◆ **Exercise objective**: Every line below that holds the string "from" should be copied out.

◆ **Material provided**:
— Begin —
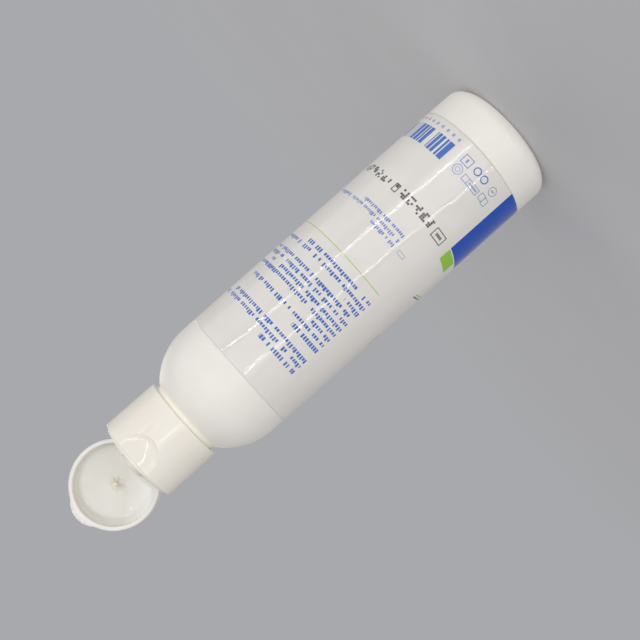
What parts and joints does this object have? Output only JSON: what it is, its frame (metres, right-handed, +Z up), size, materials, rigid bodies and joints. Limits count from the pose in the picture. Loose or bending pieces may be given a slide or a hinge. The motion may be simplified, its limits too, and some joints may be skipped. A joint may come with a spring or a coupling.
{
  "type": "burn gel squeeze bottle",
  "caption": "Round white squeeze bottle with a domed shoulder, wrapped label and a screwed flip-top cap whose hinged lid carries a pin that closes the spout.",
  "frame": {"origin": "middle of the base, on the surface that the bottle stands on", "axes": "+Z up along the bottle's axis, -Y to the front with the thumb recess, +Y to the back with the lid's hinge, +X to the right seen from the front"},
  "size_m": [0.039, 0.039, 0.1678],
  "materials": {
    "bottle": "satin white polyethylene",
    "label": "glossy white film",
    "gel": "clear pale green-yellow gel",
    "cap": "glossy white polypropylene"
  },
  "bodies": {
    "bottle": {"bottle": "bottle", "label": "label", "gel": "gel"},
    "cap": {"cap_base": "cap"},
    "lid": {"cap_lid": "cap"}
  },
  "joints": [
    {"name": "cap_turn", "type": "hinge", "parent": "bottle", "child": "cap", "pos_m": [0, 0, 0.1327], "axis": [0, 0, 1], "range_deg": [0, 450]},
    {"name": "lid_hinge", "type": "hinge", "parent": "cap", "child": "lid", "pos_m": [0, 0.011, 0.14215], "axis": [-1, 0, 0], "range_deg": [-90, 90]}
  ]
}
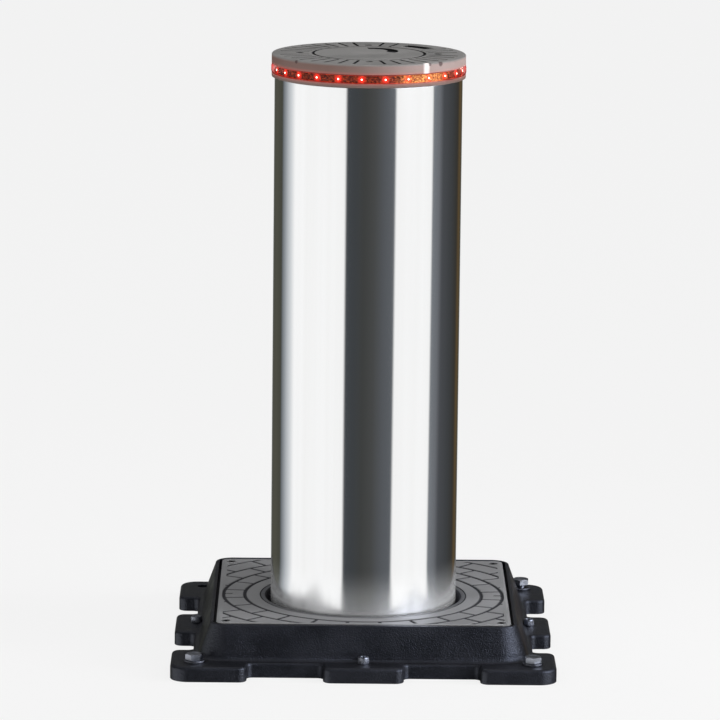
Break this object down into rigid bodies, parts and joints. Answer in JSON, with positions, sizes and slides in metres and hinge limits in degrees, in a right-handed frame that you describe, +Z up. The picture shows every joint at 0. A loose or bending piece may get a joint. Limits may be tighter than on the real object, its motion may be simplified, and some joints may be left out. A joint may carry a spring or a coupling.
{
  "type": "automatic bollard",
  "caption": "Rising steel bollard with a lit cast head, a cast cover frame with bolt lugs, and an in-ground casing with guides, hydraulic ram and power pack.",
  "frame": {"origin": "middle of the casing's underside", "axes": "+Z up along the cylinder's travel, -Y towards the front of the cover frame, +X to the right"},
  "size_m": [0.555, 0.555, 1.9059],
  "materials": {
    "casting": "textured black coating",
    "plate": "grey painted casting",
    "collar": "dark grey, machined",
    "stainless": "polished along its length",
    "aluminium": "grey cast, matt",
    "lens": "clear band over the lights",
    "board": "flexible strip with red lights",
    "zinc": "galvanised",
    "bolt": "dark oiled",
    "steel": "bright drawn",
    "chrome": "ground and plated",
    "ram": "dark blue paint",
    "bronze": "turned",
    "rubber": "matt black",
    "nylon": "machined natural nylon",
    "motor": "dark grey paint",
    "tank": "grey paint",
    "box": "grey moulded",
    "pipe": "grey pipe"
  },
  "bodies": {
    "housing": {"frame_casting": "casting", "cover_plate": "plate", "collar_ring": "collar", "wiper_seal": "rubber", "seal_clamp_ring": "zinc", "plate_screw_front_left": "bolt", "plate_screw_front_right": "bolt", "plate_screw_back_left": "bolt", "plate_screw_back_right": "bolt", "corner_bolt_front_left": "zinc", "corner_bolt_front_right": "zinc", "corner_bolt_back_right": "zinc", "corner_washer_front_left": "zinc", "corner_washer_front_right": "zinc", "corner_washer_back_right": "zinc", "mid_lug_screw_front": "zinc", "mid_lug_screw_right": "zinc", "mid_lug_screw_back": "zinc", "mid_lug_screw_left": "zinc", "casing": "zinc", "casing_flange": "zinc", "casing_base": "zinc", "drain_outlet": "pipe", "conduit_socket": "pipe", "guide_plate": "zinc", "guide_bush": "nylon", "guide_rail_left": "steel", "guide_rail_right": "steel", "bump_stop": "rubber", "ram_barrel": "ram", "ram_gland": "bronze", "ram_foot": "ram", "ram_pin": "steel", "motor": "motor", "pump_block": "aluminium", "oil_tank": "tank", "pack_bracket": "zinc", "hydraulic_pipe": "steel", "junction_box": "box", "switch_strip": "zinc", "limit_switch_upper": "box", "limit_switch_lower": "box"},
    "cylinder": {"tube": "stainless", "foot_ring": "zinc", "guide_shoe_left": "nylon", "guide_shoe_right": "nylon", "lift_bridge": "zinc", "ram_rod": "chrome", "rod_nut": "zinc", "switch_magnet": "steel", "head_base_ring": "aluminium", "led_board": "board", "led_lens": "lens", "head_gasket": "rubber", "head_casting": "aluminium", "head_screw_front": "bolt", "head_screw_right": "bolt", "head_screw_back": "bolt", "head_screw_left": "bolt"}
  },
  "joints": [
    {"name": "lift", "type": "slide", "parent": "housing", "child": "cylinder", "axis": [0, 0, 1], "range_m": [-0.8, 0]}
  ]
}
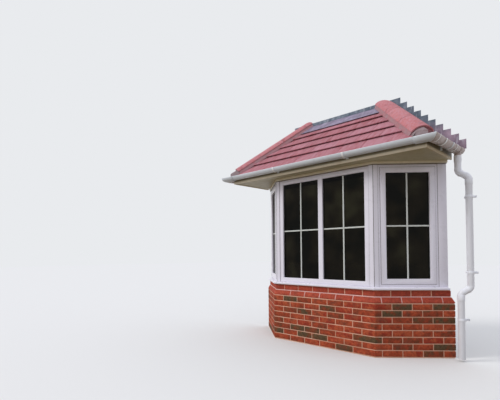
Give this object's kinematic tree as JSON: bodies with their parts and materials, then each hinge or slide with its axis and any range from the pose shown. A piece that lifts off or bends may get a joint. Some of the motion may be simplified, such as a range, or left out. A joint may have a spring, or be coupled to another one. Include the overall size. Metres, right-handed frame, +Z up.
— End —
◆ **Response to this exercise**:
What parts and joints does this object have? Output only JSON: what it is, its frame (metres, right-handed, +Z up), size, materials, rigid bodies and joints. Limits count from the pose in the picture. Loose or bending pieces may be given a slide or a hinge. The motion may be simplified, its limits too, and some joints may be skipped. A joint may come with a spring or a coupling.
  "frame": {"origin": "middle of the base, on the surface that the bottle stands on", "axes": "+Z up along the bottle's axis, -Y to the front with the thumb recess, +Y to the back with the lid's hinge, +X to the right seen from the front"},
Give this object's kinematic tree as JSON: bodies with their parts and materials, then each hinge or slide with its axis and any range from the pose shown. A piece that lifts off or bends may get a joint. Some of the motion may be simplified, such as a range, or left out. A joint may have a spring, or be coupled to another one. Include the overall size. Metres, right-handed frame, +Z up.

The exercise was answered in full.